In 10 years, his group would like to see the boating and fishing industry holding strong and a more thoughtful common design in the community architecture, as well as see the county spend more money on the island.

"Maybe dress up the street, dress up our entry," Beasley said.

Equipped with 85 surveys, county staff said they would review the comments received and set a date for the next meeting. Staff was unsure how long it would take to digest the meeting's results into a formattable product to bring back to the community for review.

Once the community has reviewed the updated plan, it will go before the Local Planning Agency and the Board of County Commissioners for approval.

For the community visioning process, Lee County has a webpage just for San Carlos Island's documents and related information.
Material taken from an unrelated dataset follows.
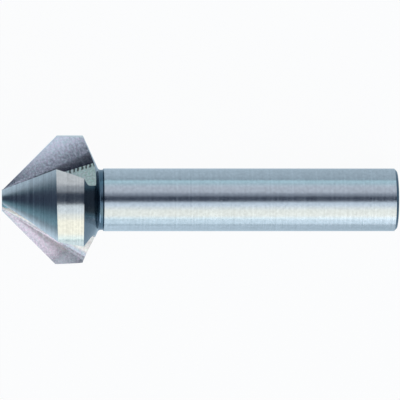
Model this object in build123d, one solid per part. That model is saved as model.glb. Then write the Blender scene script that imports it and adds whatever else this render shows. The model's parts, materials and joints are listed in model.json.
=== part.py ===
from build123d import *
import math
import os

# Three-flute 90 degree countersink bit with a plain cylindrical shank, turned and
# ground as one piece from a bar of high-speed steel. Sizes are in millimetres.
#
# Tool frame: the tip face lies in X = 0, the axis runs along +X to the shank end,
# and angles are counted from +Z towards +Y. The finished bit is then laid down as
# it comes to rest: across one flute at the head, and on the rim of the shank.

# Main sizes
HEAD_DIAMETER = 20.5
SHANK_DIAMETER = 10.0
TOOL_LENGTH = 63.0
TIP_DIAMETER = 3.5
CONE_HALF_ANGLE = 45.0

# Stations along the axis, counted from the tip face
MARGIN_LENGTH = 4.36
SHANK_START = 16.0

# Turned details behind the head
BACK_BEVEL_ANGLE = 24.7
NECK_DIAMETER = 9.6
NECK_FILLET = 0.5
SHANK_REAR_CHAMFER = 0.4

# Relief of the conical lands: each land is part of a cone set off the tool's axis
TOOTH_COUNT = 3
CONE_STOCK = 0.4
RELIEF_OFFSET = 0.345
RELIEF_LEAD = 20.0
TOOTH_EDGE_ANGLE = 26.5
FLUTE_SPLIT_ANGLE = 60.0

# Flutes: across the axis each one is a straight cutting face, a round hollow, a short
# ledge, a flat floor, a round crease and a straight back wall. The walls turn with the
# right-hand twist, and the whole outline opens and rises towards the rear. Each value is
# given where the tip face lies, then as its change per millimetre of axis.
FACE_DIRECTION, FACE_TWIST = 38.0, 0.41
FACE_OFFSET, FACE_DRIFT = 0.61, -0.389
FACE_START, FACE_RISE = 1.52, 0.572
HOLLOW_RADIUS, HOLLOW_GROWTH = 0.25, 0.231
LEDGE_DIRECTION = 0.0
LEDGE_LENGTH, LEDGE_GROWTH = 0.2, 0.164
BACK_DIRECTION, BACK_TWIST = 98.9, -1.165
BACK_OFFSET, BACK_DRIFT = 0.023, -0.108
BACK_START, BACK_RISE = 1.66, 0.505
CREASE_RADIUS, CREASE_GROWTH = 0.5, 0.53
CREASE_TURN, CREASE_TURN_CHANGE = 25.0, -0.35
FLUTE_FRONT = -0.6
FLUTE_REAR = 15.8
FLUTE_REACH = 26.0

HEAD_RADIUS = HEAD_DIAMETER / 2
SHANK_RADIUS = SHANK_DIAMETER / 2
TIP_RADIUS = TIP_DIAMETER / 2
CONE_SLOPE = math.tan(math.radians(CONE_HALF_ANGLE))
CONE_LENGTH = (HEAD_RADIUS - TIP_RADIUS) / CONE_SLOPE
HEAD_REAR = CONE_LENGTH + MARGIN_LENGTH


def unit(angle):
    """Direction across the axis, at an angle counted from +Z towards +Y."""
    return Vector(0, math.sin(math.radians(angle)), math.cos(math.radians(angle)))


def lathe(outline):
    """Solid turned about the X axis from an outline of (station, radius) points."""
    points = [(station, 0, radius) for station, radius in outline]
    return revolve(make_face(Polyline(*points, close=True)), Axis.X, 360)


def turned_blank():
    """The turned bar: cone with stock left on it, margin, bevel, neck and shank."""
    neck_radius = NECK_DIAMETER / 2
    bevel_length = (HEAD_RADIUS - neck_radius) * math.tan(math.radians(BACK_BEVEL_ANGLE))
    outline = [
        (0, 0),
        (0, TIP_RADIUS + CONE_STOCK),
        (CONE_LENGTH - CONE_STOCK / CONE_SLOPE, HEAD_RADIUS),
        (HEAD_REAR, HEAD_RADIUS),
        (HEAD_REAR + bevel_length, neck_radius),
        (SHANK_START, neck_radius),
        (SHANK_START + (SHANK_RADIUS - neck_radius), SHANK_RADIUS),
        (TOOL_LENGTH - SHANK_REAR_CHAMFER, SHANK_RADIUS),
        (TOOL_LENGTH, SHANK_RADIUS - SHANK_REAR_CHAMFER),
        (TOOL_LENGTH, 0),
    ]
    blank = lathe(outline)
    bevel_end = HEAD_REAR + bevel_length
    tolerance = 0.001
    bevel_foot = [
        edge for edge in blank.edges().filter_by(GeomType.CIRCLE)
        if abs(edge.arc_center.X - bevel_end) < tolerance
    ]
    return fillet(bevel_foot, NECK_FILLET)


def land_relief(tooth_angle):
    """What the relief grinding takes off one tooth's third of the cone."""
    clearance = 0.5
    drop = RELIEF_OFFSET * math.cos(math.radians(RELIEF_LEAD))
    front = -clearance
    rear = CONE_LENGTH + 3 * clearance
    land_cone = lathe([
        (front, 0),
        (front, TIP_RADIUS - drop + front * CONE_SLOPE),
        (rear, TIP_RADIUS - drop + rear * CONE_SLOPE),
        (rear, 0),
    ])
    offset = unit(tooth_angle + RELIEF_LEAD) * RELIEF_OFFSET
    land_cone = Pos(offset) * land_cone
    reach = 3 * HEAD_RADIUS
    half_pitch = 180 / TOOTH_COUNT
    sector_middle = tooth_angle - TOOTH_EDGE_ANGLE + FLUTE_SPLIT_ANGLE - half_pitch
    start = Vector(front, 0, 0)
    corners = [start + unit(sector_middle + side * half_pitch) * reach for side in (-1, 1)]
    sector = make_face(Polyline(start, *corners, close=True))
    return extrude(sector, rear - front, dir=(1, 0, 0)) - land_cone


def face_curve(station):
    """Cutting face and hollow at one station: outer end, tangent point, arc middle, ledge."""
    direction = FACE_DIRECTION + FACE_TWIST * station
    radius = HOLLOW_RADIUS + HOLLOW_GROWTH * station
    inward = unit(direction + 90)
    tangent = inward * (FACE_OFFSET + FACE_DRIFT * station)
    tangent += unit(direction) * (FACE_START + FACE_RISE * station)
    centre = tangent + inward * radius
    middle = centre - unit((direction + LEDGE_DIRECTION) / 2 + 90) * radius
    ledge = centre - unit(LEDGE_DIRECTION + 90) * radius
    return tangent + unit(direction) * FLUTE_REACH, tangent, middle, ledge


def back_curve(station):
    """Crease and back wall at one station: crease start, arc middle, tangent point, outer end."""
    direction = BACK_DIRECTION + BACK_TWIST * station
    radius = CREASE_RADIUS + CREASE_GROWTH * station
    turn = CREASE_TURN + CREASE_TURN_CHANGE * station
    inward = unit(direction - 90)
    tangent = inward * -(BACK_OFFSET + BACK_DRIFT * station)
    tangent += unit(direction) * (BACK_START + BACK_RISE * station)
    centre = tangent + inward * radius
    middle = centre - unit(direction - 90 + turn / 2) * radius
    crease = centre - unit(direction - 90 + turn) * radius
    return crease, middle, tangent, tangent + unit(direction) * FLUTE_REACH


def flute_section(station):
    """Closed outline of the wheel's path across the axis, at one station."""
    face_end, face_tangent, hollow, ledge = face_curve(station)
    crease, crease_middle, back_tangent, back_end = back_curve(station)
    corner = ledge - unit(LEDGE_DIRECTION) * (LEDGE_LENGTH + LEDGE_GROWTH * station)
    edges = [
        Line(face_end, face_tangent),
        ThreePointArc(face_tangent, hollow, ledge),
        Line(ledge, corner),
        Line(corner, crease),
        ThreePointArc(crease, crease_middle, back_tangent),
        Line(back_tangent, back_end),
        Line(back_end, face_end),
    ]
    return Pos(X=station) * make_face(Curve() + edges)


def flute_cutter():
    """Body swept by the wheel that grinds one flute, from before the tip to the bevel."""
    return loft([flute_section(FLUTE_FRONT), flute_section(FLUTE_REAR)], ruled=True)


def ground_bit():
    """The blank after its lands are relieved and its flutes are ground."""
    bit = turned_blank()
    pitch = 360 / TOOTH_COUNT
    for tooth in range(TOOTH_COUNT):
        bit -= land_relief(TOOTH_EDGE_ANGLE + tooth * pitch)
    cutter = flute_cutter()
    for flute in range(TOOTH_COUNT):
        bit -= Rot(X=flute * pitch) * cutter
    return bit


def rear_corner_angles(bit):
    """Angles of the two corners that stand beside one flute at the head's rear edge."""
    tolerance = 0.001
    angles = []
    for vertex in bit.vertices():
        at_rear_edge = abs(vertex.X - HEAD_REAR) < tolerance
        on_outside = abs(math.hypot(vertex.Y, vertex.Z) - HEAD_RADIUS) < tolerance
        if at_rear_edge and on_outside:
            angles.append(math.degrees(math.atan2(vertex.Y, vertex.Z)))
    face_corner = max(angle for angle in angles if angle < FLUTE_SPLIT_ANGLE)
    back_corner = min(angle for angle in angles if angle > FLUTE_SPLIT_ANGLE)
    return face_corner, back_corner


def laid_down(bit):
    """Turn one flute straight down, then tilt the axis until the shank's rim touches."""
    face_corner, back_corner = rear_corner_angles(bit)
    half_width = (back_corner - face_corner) / 2
    half_pitch = 180 / TOOTH_COUNT
    roll = half_pitch - (face_corner + half_width)
    head_height = HEAD_RADIUS * math.cos(math.radians(half_width))
    rim_station = TOOL_LENGTH - SHANK_REAR_CHAMFER
    tilt = math.degrees(math.atan((head_height - SHANK_RADIUS) / (rim_station - HEAD_REAR)))
    resting = Rot(Y=tilt) * Rot(X=-roll) * bit
    box = resting.bounding_box()
    return Pos(-box.center().X, -box.center().Y, -box.min.Z) * resting


bit = laid_down(ground_bit())
os.makedirs("parts", exist_ok=True)
export_step(bit, "parts/countersink_bit.step")
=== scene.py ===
import json
import math

import bpy
import numpy as np
from bpy.props import (
    FloatProperty,
    FloatVectorProperty,
    IntProperty,
    PointerProperty,
)
from bpy.types import Operator, Panel, PropertyGroup
from mathutils import Matrix, Vector


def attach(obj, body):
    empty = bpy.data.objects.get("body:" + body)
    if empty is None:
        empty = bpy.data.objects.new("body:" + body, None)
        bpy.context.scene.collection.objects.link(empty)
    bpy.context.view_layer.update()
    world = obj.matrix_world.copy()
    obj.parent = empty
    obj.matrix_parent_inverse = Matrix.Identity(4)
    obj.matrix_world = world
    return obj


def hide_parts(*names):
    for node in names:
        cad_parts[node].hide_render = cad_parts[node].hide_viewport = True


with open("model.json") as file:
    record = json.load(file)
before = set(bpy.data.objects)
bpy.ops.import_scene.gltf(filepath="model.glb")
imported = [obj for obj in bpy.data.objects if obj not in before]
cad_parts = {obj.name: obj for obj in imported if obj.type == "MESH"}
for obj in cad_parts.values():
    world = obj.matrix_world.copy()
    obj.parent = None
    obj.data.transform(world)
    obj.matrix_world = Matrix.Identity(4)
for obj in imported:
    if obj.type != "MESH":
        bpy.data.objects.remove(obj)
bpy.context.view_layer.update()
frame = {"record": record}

bl_info = {
    "name": "Countersink bit",
    "version": (1, 0, 0),
    "blender": (4, 5, 0),
    "location": "View3D > Sidebar > Countersink",
    "description": "Builds a ground three-flute countersink bit and a lit stage for it",
    "category": "Object",
}

# Inside the file, sections are worked out in millimetres in the tool's own frame: the tip
# face lies at station 0, the axis runs along +X, and angles go from +Z towards +Y.
MM = 0.001

RELIEF_OFFSET = 0.345
RELIEF_LEAD = 20.0
TOOTH_EDGE_ANGLE = 26.5

# The wheel's path across the axis: value at the tip face, then change per millimetre.
FACE_DIRECTION = (38.0, 0.41)
FACE_OFFSET = (0.61, -0.389)
FACE_RUN = (1.52, 0.572)
FACE_ARC_RADIUS = (0.25, 0.231)
LEDGE_DIRECTION = (0.0, 0.0)
LEDGE_LENGTH = (0.2, 0.164)
BACK_DIRECTION = (98.9, -1.165)
BACK_OFFSET = (0.023, -0.108)
BACK_RUN = (1.66, 0.505)
BACK_ARC_RADIUS = (0.5, 0.53)
BACK_ARC_TURN = (25.0, -0.35)
PATH_FRONT = -0.6
PATH_REAR = 15.8
PATH_REACH = 26.0

# How far the head and the shank's end lie inside their sizes, so that no point of the round
# surfaces stands outside the faceted CAD solid's box, in mm
INSET = 0.0015

# Finishes, as face numbers on the mesh
LAND, MARGIN, FLUTE, BEVEL, NECK, SHANK, END = range(7)


def linear(code):
    """A colour written as sRGB hex, as linear red, green and blue."""
    parts = [int(code[i:i + 2], 16) / 255 for i in (1, 3, 5)]
    return tuple(p / 12.92 if p <= 0.04045 else ((p + 0.055) / 1.055) ** 2.4 for p in parts)


# What all colours and all shares have in common as properties
COLOUR = {"size": 3, "min": 0.0, "max": 1.0, "subtype": "COLOR"}
SHARE = {"min": 0.0, "max": 1.0, "subtype": "FACTOR"}


class ToolSizes(PropertyGroup):
    """The main sizes of the bit."""

    head_diameter: FloatProperty(
        name="Head diameter", description="Diameter over the cylindrical margin",
        default=0.0205, min=0.001, unit="LENGTH", precision=4)
    shank_diameter: FloatProperty(
        name="Shank diameter", description="Diameter of the ground shank",
        default=0.010, min=0.001, unit="LENGTH", precision=4)
    tool_length: FloatProperty(
        name="Length", description="From the tip face to the end of the shank",
        default=0.063, min=0.01, unit="LENGTH", precision=4)
    tip_diameter: FloatProperty(
        name="Tip diameter", description="Diameter of the flat at the small end of the cone",
        default=0.0035, min=0.0005, unit="LENGTH", precision=4)
    margin_length: FloatProperty(
        name="Margin length", description="Length of the cylindrical part of the head",
        default=0.00436, min=0.0, unit="LENGTH", precision=5)
    shank_start: FloatProperty(
        name="Shank start", description="Station where the neck meets the shank",
        default=0.016, min=0.0, unit="LENGTH", precision=4)
    bevel_angle: FloatProperty(
        name="Back bevel", description="Angle of the head's rear face to a plane across the axis",
        default=math.radians(24.7), subtype="ANGLE")
    neck_diameter: FloatProperty(
        name="Neck diameter", description="Diameter of the turned neck",
        default=0.0096, min=0.001, unit="LENGTH", precision=4)
    neck_fillet: FloatProperty(
        name="Neck fillet", description="Radius where the back bevel meets the neck",
        default=0.0005, min=0.0001, unit="LENGTH", precision=5)
    end_chamfer: FloatProperty(
        name="End chamfer", description="Chamfer at the free end of the shank",
        default=0.0004, min=0.0, unit="LENGTH", precision=5)
    tooth_count: IntProperty(
        name="Teeth", description="Number of cutting edges and flutes",
        default=3, min=1, max=12)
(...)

At the bottom of the page, it states: "Please send emails to to let us know what you would like to see developed on San Carlos Island and where you would like to see it developed."

San Carlos Island does already have a community plan in the Lee Plan; it's approximately nine pages making up Chapter 12 (it will become Chapter 13 with the update).

Joanne Semmer, the unofficial island historian, was frustrated with what she saw as a new community plan. She's attended every community meeting the county's had with San Carlos Island, she said. She helped get the island designated as a working waterfront in 1999, which required its own visioning process, and the county didn't reference than plan at all. It did post the working waterfront report to the San Carlos Island webpage.

"The county seems to pick and choose," she said. "But, I thought it was a good meeting. I was happy to see everyone was on the same page."

Her focus group discussed incentivizing redevelopment that would keep it similar to what's already there.

Coons also thought the meeting went well, and was especially impressed by the clear community support for the fishing industry. He is not yet a full-time resident, but his mother, Mary Coons, is. He said the island is his happy place, and he's got plans to settle here permanently.

"I intend to be here, so decisions made now will govern what the island is like 10 years from now," he said.